Если только обладать физиогномическим тактом, то вполне возможно вновь восстанавливать органические черты исторической картины целых столетий на основании разрозненных деталей орнаментики, архитектуры, шрифта, политических, экономических и религиозных памятников; возможно, например, на основании частностей языка, форм искусства разгадать современный им государственный строй, на основании математических принципов прочитать характер соответствующей экономики. Это подлинно гетевский метод, основывающийся на гетевской идее о первофеномене: он применяется в ограниченной области сравнительной анатомии животных и растений, но может быть расширен на всю область истории в такой степени, о которой до сих пор и не помышляли.
II. Идея судьбы и принцип причинности
9.Этот ход мыслей позволяет нам наконец бросить взгляд на ту противоположность, которая является ключом к разрешению одной из самых древних и величайших проблем человечества; разрешение ее только теперь становится возможным, поскольку вообще можно вкладывать смысл в слова «разрешение проблемы». Я разумею противоположность идеи судьбы и принципа причинности – противоположность, которая никогда до сих пор не была познана в своей глубокой, построяющей мир необходимости.
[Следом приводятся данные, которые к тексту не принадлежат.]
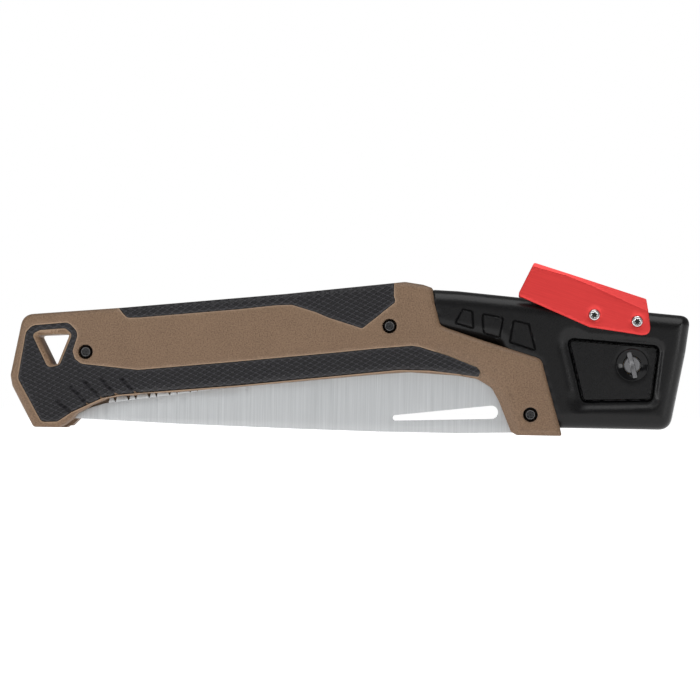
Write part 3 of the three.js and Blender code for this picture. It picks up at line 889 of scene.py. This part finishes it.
def finish_group(tree, **results):
    """Ends a shader group in its outputs, which are values, but for Normal."""
    for label in results:
        kind = "NodeSocketVector" if label == "Normal" else "NodeSocketFloat"
        tree.interface.new_socket(label, in_out="OUTPUT", socket_type=kind)
    add_node(tree, "NodeGroupOutput", results)
    return tree


def object_place(tree):
    return add_node(tree, "ShaderNodeTexCoord").outputs["Object"]


def noise(tree, vector, scale, detail, roughness=0.55):
    inputs = {"Vector": vector, "Scale": scale, "Detail": detail, "Roughness": roughness}
    return add_node(tree, "ShaderNodeTexNoise", inputs).outputs["Fac"]


def blend_colour(tree, factor, a, b):
    inputs = {"Factor": factor, "A": a, "B": b}
    return add_node(tree, "ShaderNodeMix", inputs, data_type="RGBA").outputs["Result"]


def ranged(tree, value, low=0.0, high=1.0, start=0.0, end=1.0):
    """value from start..end mapped to low..high."""
    inputs = {"Value": value, "From Min": start, "From Max": end, "To Min": low, "To Max": high}
    return add_node(tree, "ShaderNodeMapRange", inputs).outputs["Result"]


def maths(tree, operation, *values):
    return add_node(tree, "ShaderNodeMath", dict(enumerate(values)), operation=operation).outputs[0]


def bump(tree, height, strength, reach):
    inputs = {"Height": height, "Strength": strength, "Distance": reach}
    return add_node(tree, "ShaderNodeBump", inputs).outputs[0]


def grain_group():
    """Moulded grain: a fine bump, and a mask of slightly lighter and darker spots."""
    tree, given = shader_group("Moulded grain", {"Scale": 2200.0, "Depth": 0.5})
    place = object_place(tree)
    fine = noise(tree, place, given["Scale"], 2.0)
    broad = noise(tree, place, 60.0, 4.0)
    spots = maths(tree, "MULTIPLY_ADD", fine, 0.88, maths(tree, "MULTIPLY", broad, 0.12))
    mask = ranged(tree, spots, start=0.36, end=0.64)
    return finish_group(tree, Mask=mask, Normal=bump(tree, fine, given["Depth"], 0.00008))


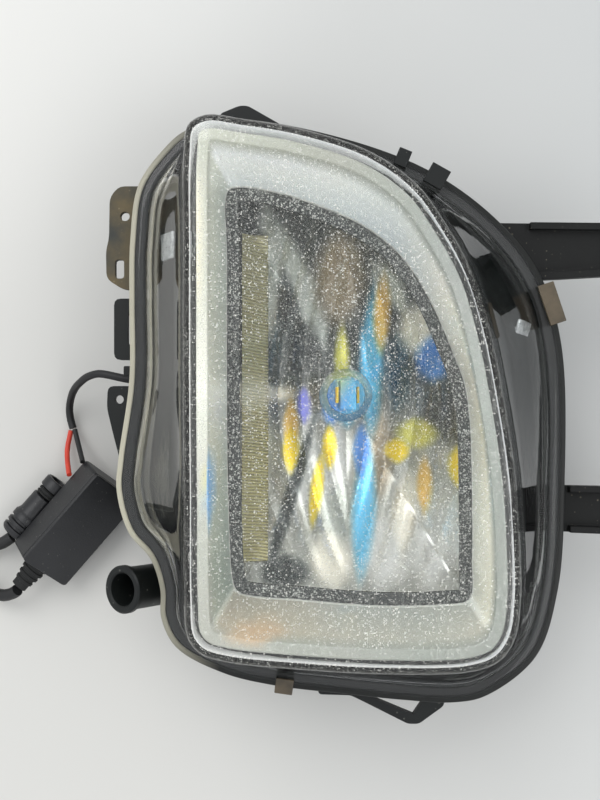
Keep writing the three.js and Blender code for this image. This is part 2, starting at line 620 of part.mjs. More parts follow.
// ---- cords, hand-set routes ----
const lampRoute = [[-57.2, 5, 26], [-62, 5, 26], [-66, 5, 26], [-70, 5.1, 26], [-74, 5.8, 26], [-78, 6.7, 25.6],
  [-81.6, 7.2, 24.6], [-84.4, 6.7, 22.8], [-86.8, 5.8, 20.4], [-89, 4.4, 17.4], [-90.8, 3.1, 14.4],
  [-92.4, 1.4, 11.4], [-93.6, -0.6, 8.6], [-94.5, -3, 6.2], [-94.9, -5.6, 4.6], [-94.6, -8.6, 3.8],
  [-93.8, -11.4, 3.9]];
const blackWireRoute = [[-93.1, -11.9, 4.5], [-92.3, -14.4, 5.6], [-91.2, -17.4, 7.6], [-89.9, -20.6, 10.4],
  [-89, -22.7, 12.5]];
const redWireRoute = [[-94.6, -12.2, 3.4], [-95.3, -15.4, 3.4], [-95.7, -19, 4.6], [-95.1, -23, 7.4],
  [-93.8, -27.2, 11.4]];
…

Кто вообще понимает, что душу можно определить как идею существования, тот также ощутит, сколь родственна ей достоверность судьбы и насколько сама жизнь, названная мною формой осуществления возможного, должна чувствоваться в своей направленности, подчиненности судьбе: смутно и боязливо – первобытным человеком, ясно – человеком высших культур, в виде мировоззрения, которое во всяком случае может быть выражено только посредством искусства и религии, а не посредством доказательств и понятий.
Всякий более или менее развитый язык обладает рядом слов, обозначающих некоторую глубокую тайну: участь, рок, случай, совпадение, предназначение. Никакая гипотеза, никакая наука не может постичь того, что мы чувствуем, когда погружаемся в смысл и звуки этих слов. Это – символы, а не понятия. Здесь центр тяжести той картины мира, которую я назвал историей в отличие от природы. Идея судьбы требует жизненного опыта, а не опыта науки, глубинности, а не остроты познания. Существует логика органического, логика жизни в противоположность логике неорганического и застывшего. Существует логика направленности в противоположность логике протяженности. С ней нечего делать систематику вроде Канта и Шопенгауэра. Они умеют говорить о суждении, восприятии, внимании и воспоминании, но они умалчивают о том, что заключено в словах: надежда, счастье, отчаяние, раскаяние, преданность, упорство. Кто здесь, в живом, ищет оснований и следствий и считает, что интимное знание смысла жизни равнозначно фатализму и предопределению, тот не понимает, о чем идет речь, тот смешивает переживание с познанным и доступным познанию. Причинность рассудочна, законосообразна, выразима в слове, она служит формой внешнего интеллектуального опыта. Судьбой же называется недоступная описанию внутренняя уверенность. Сущность причинного уясняется при помощи физической или гносеологической системы, при помощи чисел, при помощи разложения на понятия. Идею судьбы можно изобразить только художественными средствами – при помощи портрета, трагедии, музыки. В первом случае требуется расчленение, во втором – творчество. Судьба относится к жизни, причинность же – к смерти.